**Exercise objective:** Copy out the entries below precisely; nothing is to be omitted.

**Source data:**
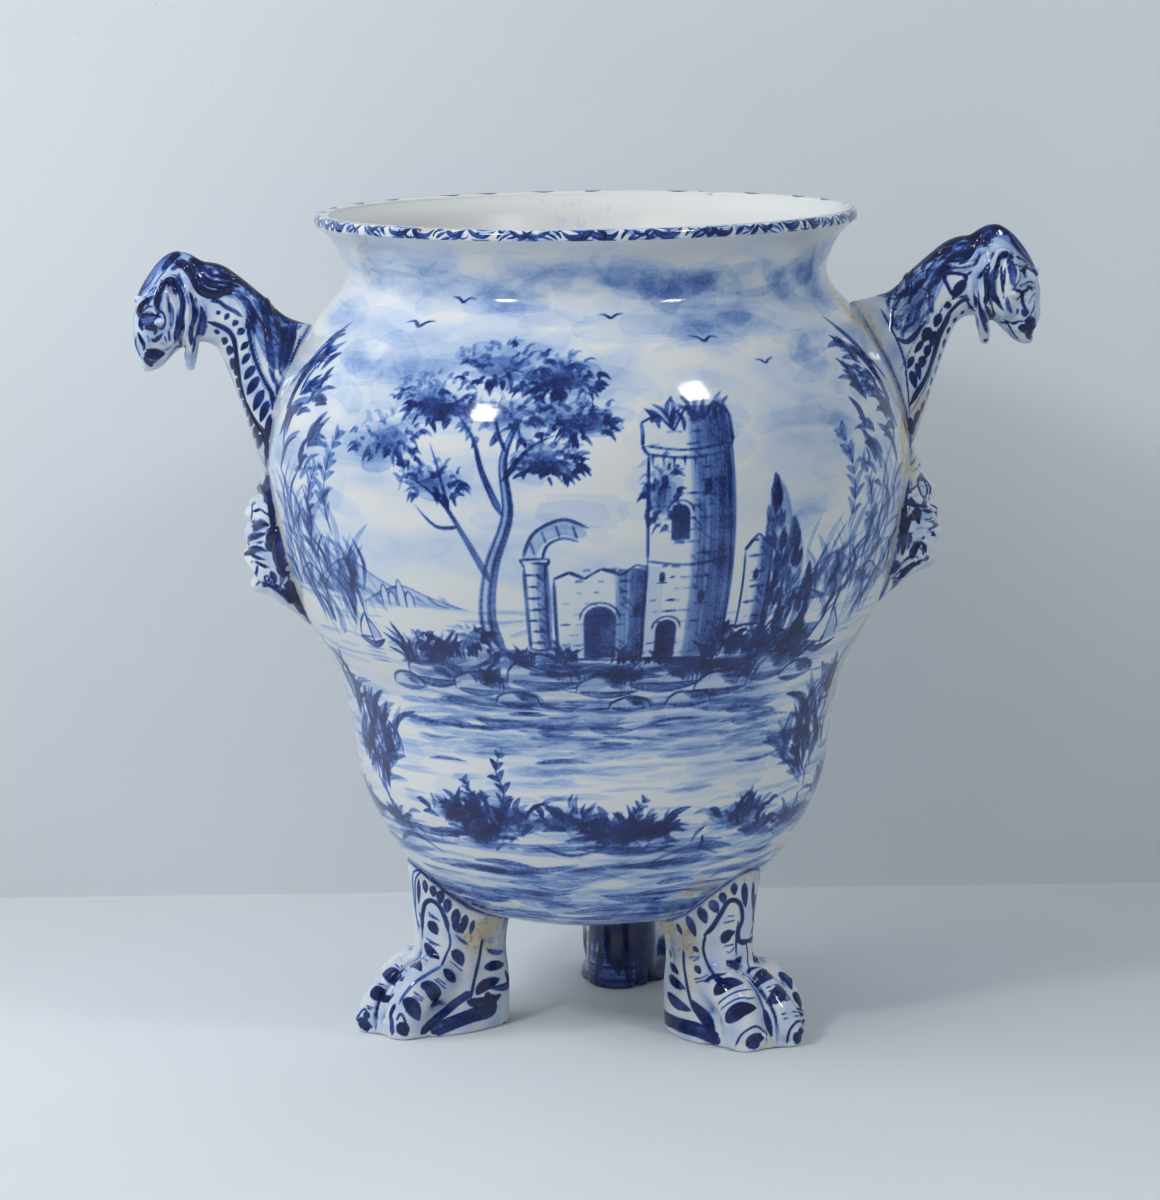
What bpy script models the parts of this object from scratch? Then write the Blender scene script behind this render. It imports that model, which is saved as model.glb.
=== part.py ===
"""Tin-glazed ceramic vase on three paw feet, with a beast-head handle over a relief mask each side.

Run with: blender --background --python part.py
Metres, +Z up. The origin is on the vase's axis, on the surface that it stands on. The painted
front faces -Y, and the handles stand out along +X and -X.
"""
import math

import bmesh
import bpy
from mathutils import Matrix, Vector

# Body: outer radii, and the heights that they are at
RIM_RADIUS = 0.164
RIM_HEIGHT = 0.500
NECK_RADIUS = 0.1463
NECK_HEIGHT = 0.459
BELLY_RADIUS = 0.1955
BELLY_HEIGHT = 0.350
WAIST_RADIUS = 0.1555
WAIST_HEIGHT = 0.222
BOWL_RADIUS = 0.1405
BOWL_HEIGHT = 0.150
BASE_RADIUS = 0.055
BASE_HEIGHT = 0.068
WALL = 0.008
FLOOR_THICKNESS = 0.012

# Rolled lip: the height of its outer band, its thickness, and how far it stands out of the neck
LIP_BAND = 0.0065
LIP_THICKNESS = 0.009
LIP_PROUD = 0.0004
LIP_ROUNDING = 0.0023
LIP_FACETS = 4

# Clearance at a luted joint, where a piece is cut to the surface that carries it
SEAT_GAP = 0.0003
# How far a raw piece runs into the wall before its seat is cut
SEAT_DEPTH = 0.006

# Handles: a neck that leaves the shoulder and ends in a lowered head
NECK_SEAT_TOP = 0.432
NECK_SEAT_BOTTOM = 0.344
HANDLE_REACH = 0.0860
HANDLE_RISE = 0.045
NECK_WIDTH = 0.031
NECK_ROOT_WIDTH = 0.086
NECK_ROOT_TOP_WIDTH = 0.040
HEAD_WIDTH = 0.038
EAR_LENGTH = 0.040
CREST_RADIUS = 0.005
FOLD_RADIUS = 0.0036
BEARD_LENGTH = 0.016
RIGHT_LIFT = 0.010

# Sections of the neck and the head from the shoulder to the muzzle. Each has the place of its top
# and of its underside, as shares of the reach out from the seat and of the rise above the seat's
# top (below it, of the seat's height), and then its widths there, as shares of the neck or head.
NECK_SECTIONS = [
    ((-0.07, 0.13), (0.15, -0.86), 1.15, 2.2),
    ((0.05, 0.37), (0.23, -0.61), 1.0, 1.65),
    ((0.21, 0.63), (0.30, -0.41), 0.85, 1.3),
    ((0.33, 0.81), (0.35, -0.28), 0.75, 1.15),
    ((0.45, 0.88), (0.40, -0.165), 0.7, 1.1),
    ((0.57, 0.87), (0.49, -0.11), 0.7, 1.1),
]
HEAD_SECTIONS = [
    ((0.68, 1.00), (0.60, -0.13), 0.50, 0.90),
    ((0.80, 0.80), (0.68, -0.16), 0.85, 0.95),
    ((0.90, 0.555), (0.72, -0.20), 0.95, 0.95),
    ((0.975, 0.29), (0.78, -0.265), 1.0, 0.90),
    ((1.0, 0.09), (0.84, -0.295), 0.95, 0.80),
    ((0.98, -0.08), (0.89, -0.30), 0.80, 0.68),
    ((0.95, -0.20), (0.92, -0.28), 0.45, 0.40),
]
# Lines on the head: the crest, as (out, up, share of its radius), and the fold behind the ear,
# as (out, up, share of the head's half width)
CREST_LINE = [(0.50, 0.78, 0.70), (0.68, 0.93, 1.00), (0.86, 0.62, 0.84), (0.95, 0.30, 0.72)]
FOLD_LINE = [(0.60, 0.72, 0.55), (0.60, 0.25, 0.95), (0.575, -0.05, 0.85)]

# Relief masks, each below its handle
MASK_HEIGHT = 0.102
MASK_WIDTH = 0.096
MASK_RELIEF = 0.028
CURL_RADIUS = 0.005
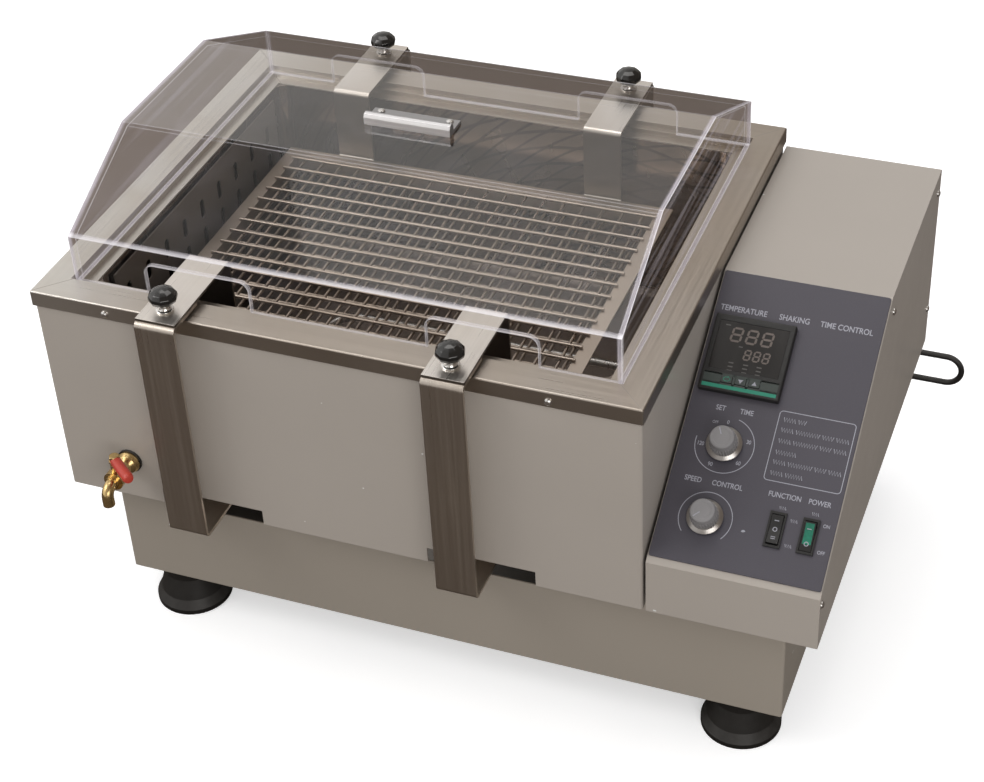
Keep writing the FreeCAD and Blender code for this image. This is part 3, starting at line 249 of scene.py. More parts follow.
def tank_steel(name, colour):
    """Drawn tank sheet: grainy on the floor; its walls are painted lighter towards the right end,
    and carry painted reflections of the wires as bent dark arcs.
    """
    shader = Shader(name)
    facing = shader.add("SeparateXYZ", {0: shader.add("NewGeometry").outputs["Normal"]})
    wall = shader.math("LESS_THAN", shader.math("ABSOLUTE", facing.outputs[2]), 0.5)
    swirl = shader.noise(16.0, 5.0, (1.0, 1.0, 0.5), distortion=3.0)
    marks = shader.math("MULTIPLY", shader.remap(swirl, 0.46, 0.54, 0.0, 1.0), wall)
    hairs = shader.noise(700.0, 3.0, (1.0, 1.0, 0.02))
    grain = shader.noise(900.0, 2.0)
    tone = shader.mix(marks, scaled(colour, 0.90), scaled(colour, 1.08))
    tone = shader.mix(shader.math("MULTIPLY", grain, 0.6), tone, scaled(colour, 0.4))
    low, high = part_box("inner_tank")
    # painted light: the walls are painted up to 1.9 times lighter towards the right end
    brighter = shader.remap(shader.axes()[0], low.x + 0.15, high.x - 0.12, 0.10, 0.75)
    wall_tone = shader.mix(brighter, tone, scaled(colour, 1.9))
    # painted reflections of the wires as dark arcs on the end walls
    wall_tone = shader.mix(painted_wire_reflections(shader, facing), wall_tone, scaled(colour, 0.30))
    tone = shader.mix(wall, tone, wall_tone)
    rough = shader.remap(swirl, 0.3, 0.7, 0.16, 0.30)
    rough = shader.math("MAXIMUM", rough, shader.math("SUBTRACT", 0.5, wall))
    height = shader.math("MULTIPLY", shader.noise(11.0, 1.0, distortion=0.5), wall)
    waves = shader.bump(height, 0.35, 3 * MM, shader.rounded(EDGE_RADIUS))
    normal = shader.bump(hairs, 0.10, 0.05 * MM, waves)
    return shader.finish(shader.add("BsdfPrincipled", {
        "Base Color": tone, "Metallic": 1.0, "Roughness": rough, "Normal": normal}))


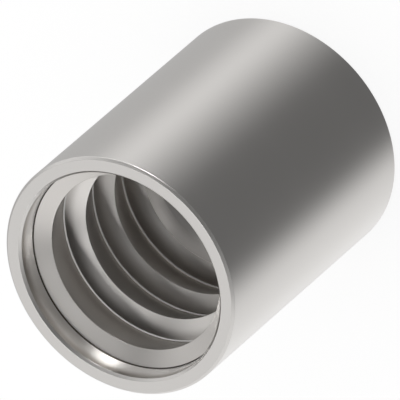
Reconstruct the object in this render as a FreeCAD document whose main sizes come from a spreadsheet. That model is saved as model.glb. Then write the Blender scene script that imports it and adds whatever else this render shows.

**Output below:**
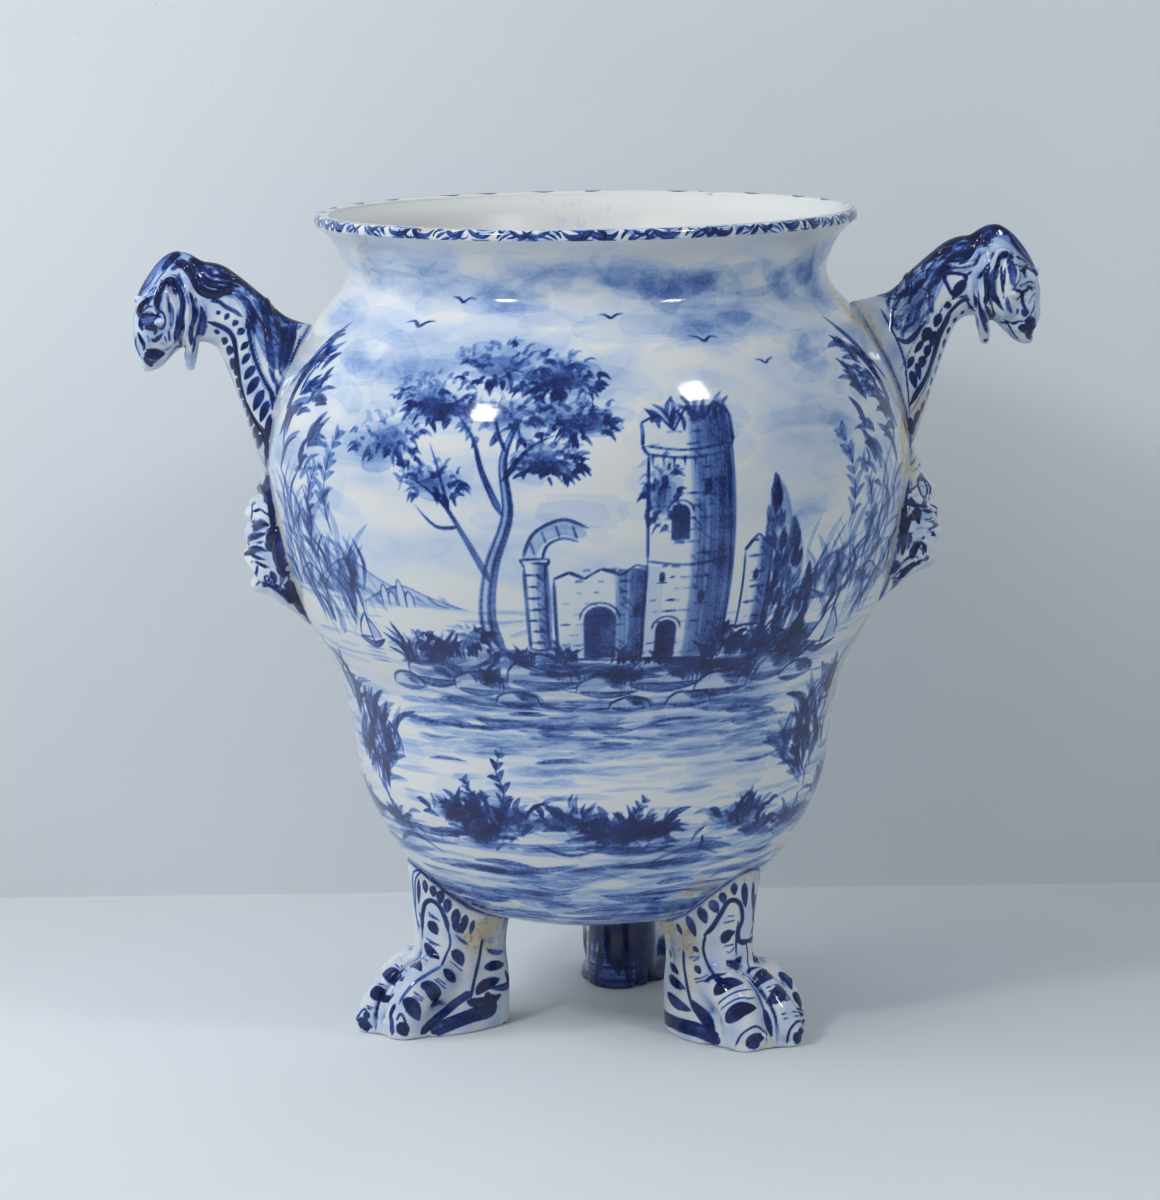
What bpy script models the parts of this object from scratch? Then write the Blender scene script behind this render. It imports that model, which is saved as model.glb.
=== part.py ===
"""Tin-glazed ceramic vase on three paw feet, with a beast-head handle over a relief mask each side.

Run with: blender --background --python part.py
Metres, +Z up. The origin is on the vase's axis, on the surface that it stands on. The painted
front faces -Y, and the handles stand out along +X and -X.
"""
import math

import bmesh
import bpy
from mathutils import Matrix, Vector

# Body: outer radii, and the heights that they are at
RIM_RADIUS = 0.164
RIM_HEIGHT = 0.500
NECK_RADIUS = 0.1463
NECK_HEIGHT = 0.459
BELLY_RADIUS = 0.1955
BELLY_HEIGHT = 0.350
WAIST_RADIUS = 0.1555
WAIST_HEIGHT = 0.222
BOWL_RADIUS = 0.1405
BOWL_HEIGHT = 0.150
BASE_RADIUS = 0.055
BASE_HEIGHT = 0.068
WALL = 0.008
FLOOR_THICKNESS = 0.012

# Rolled lip: the height of its outer band, its thickness, and how far it stands out of the neck
LIP_BAND = 0.0065
LIP_THICKNESS = 0.009
LIP_PROUD = 0.0004
LIP_ROUNDING = 0.0023
LIP_FACETS = 4

# Clearance at a luted joint, where a piece is cut to the surface that carries it
SEAT_GAP = 0.0003
# How far a raw piece runs into the wall before its seat is cut
SEAT_DEPTH = 0.006

# Handles: a neck that leaves the shoulder and ends in a lowered head
NECK_SEAT_TOP = 0.432
NECK_SEAT_BOTTOM = 0.344
HANDLE_REACH = 0.0860
HANDLE_RISE = 0.045
NECK_WIDTH = 0.031
NECK_ROOT_WIDTH = 0.086
NECK_ROOT_TOP_WIDTH = 0.040
HEAD_WIDTH = 0.038
EAR_LENGTH = 0.040
CREST_RADIUS = 0.005
FOLD_RADIUS = 0.0036
BEARD_LENGTH = 0.016
RIGHT_LIFT = 0.010

# Sections of the neck and the head from the shoulder to the muzzle. Each has the place of its top
# and of its underside, as shares of the reach out from the seat and of the rise above the seat's
# top (below it, of the seat's height), and then its widths there, as shares of the neck or head.
NECK_SECTIONS = [
    ((-0.07, 0.13), (0.15, -0.86), 1.15, 2.2),
    ((0.05, 0.37), (0.23, -0.61), 1.0, 1.65),
    ((0.21, 0.63), (0.30, -0.41), 0.85, 1.3),
    ((0.33, 0.81), (0.35, -0.28), 0.75, 1.15),
    ((0.45, 0.88), (0.40, -0.165), 0.7, 1.1),
    ((0.57, 0.87), (0.49, -0.11), 0.7, 1.1),
]
HEAD_SECTIONS = [
    ((0.68, 1.00), (0.60, -0.13), 0.50, 0.90),
    ((0.80, 0.80), (0.68, -0.16), 0.85, 0.95),
    ((0.90, 0.555), (0.72, -0.20), 0.95, 0.95),
    ((0.975, 0.29), (0.78, -0.265), 1.0, 0.90),
    ((1.0, 0.09), (0.84, -0.295), 0.95, 0.80),
    ((0.98, -0.08), (0.89, -0.30), 0.80, 0.68),
    ((0.95, -0.20), (0.92, -0.28), 0.45, 0.40),
]
# Lines on the head: the crest, as (out, up, share of its radius), and the fold behind the ear,
# as (out, up, share of the head's half width)
CREST_LINE = [(0.50, 0.78, 0.70), (0.68, 0.93, 1.00), (0.86, 0.62, 0.84), (0.95, 0.30, 0.72)]
FOLD_LINE = [(0.60, 0.72, 0.55), (0.60, 0.25, 0.95), (0.575, -0.05, 0.85)]

# Relief masks, each below its handle
MASK_HEIGHT = 0.102
MASK_WIDTH = 0.096
MASK_RELIEF = 0.028
CURL_RADIUS = 0.005
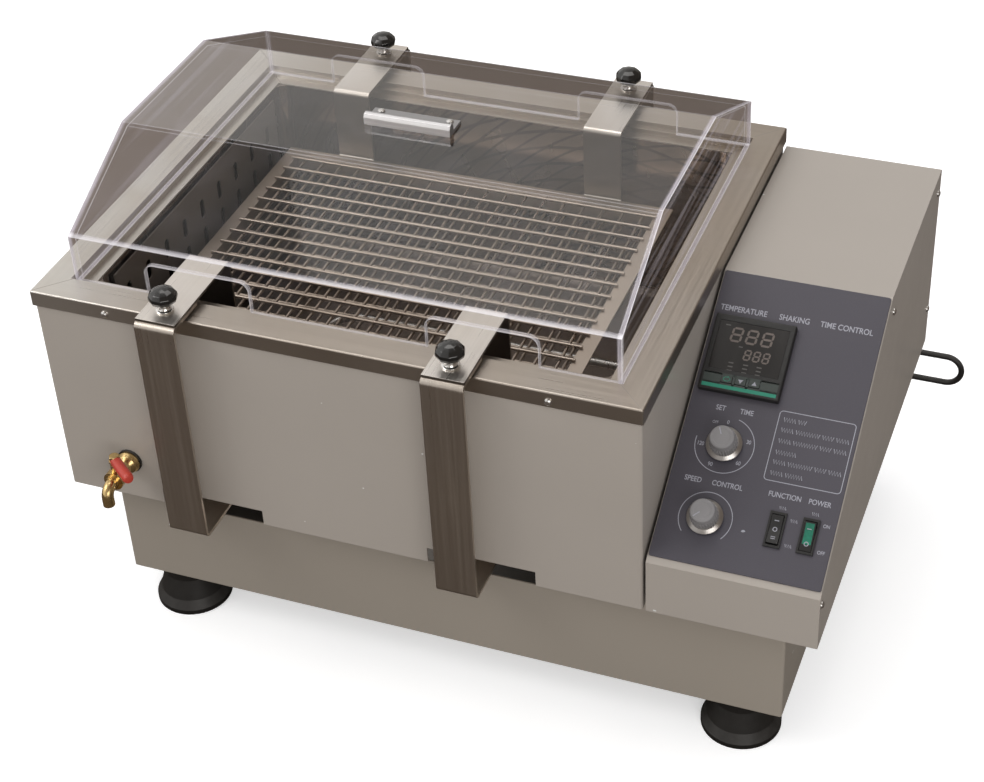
Keep writing the FreeCAD and Blender code for this image. This is part 3, starting at line 249 of scene.py. More parts follow.
def tank_steel(name, colour):
    """Drawn tank sheet: grainy on the floor; its walls are painted lighter towards the right end,
    and carry painted reflections of the wires as bent dark arcs.
    """
    shader = Shader(name)
    facing = shader.add("SeparateXYZ", {0: shader.add("NewGeometry").outputs["Normal"]})
    wall = shader.math("LESS_THAN", shader.math("ABSOLUTE", facing.outputs[2]), 0.5)
    swirl = shader.noise(16.0, 5.0, (1.0, 1.0, 0.5), distortion=3.0)
    marks = shader.math("MULTIPLY", shader.remap(swirl, 0.46, 0.54, 0.0, 1.0), wall)
    hairs = shader.noise(700.0, 3.0, (1.0, 1.0, 0.02))
    grain = shader.noise(900.0, 2.0)
    tone = shader.mix(marks, scaled(colour, 0.90), scaled(colour, 1.08))
    tone = shader.mix(shader.math("MULTIPLY", grain, 0.6), tone, scaled(colour, 0.4))
    low, high = part_box("inner_tank")
    # painted light: the walls are painted up to 1.9 times lighter towards the right end
    brighter = shader.remap(shader.axes()[0], low.x + 0.15, high.x - 0.12, 0.10, 0.75)
    wall_tone = shader.mix(brighter, tone, scaled(colour, 1.9))
    # painted reflections of the wires as dark arcs on the end walls
    wall_tone = shader.mix(painted_wire_reflections(shader, facing), wall_tone, scaled(colour, 0.30))
    tone = shader.mix(wall, tone, wall_tone)
    rough = shader.remap(swirl, 0.3, 0.7, 0.16, 0.30)
    rough = shader.math("MAXIMUM", rough, shader.math("SUBTRACT", 0.5, wall))
    height = shader.math("MULTIPLY", shader.noise(11.0, 1.0, distortion=0.5), wall)
    waves = shader.bump(height, 0.35, 3 * MM, shader.rounded(EDGE_RADIUS))
    normal = shader.bump(hairs, 0.10, 0.05 * MM, waves)
    return shader.finish(shader.add("BsdfPrincipled", {
        "Base Color": tone, "Metallic": 1.0, "Roughness": rough, "Normal": normal}))


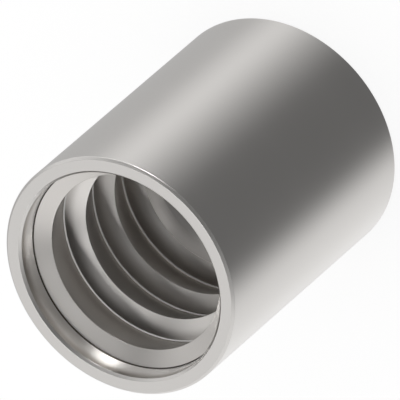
Reconstruct the object in this render as a FreeCAD document whose main sizes come from a spreadsheet. That model is saved as model.glb. Then write the Blender scene script that imports it and adds whatever else this render shows.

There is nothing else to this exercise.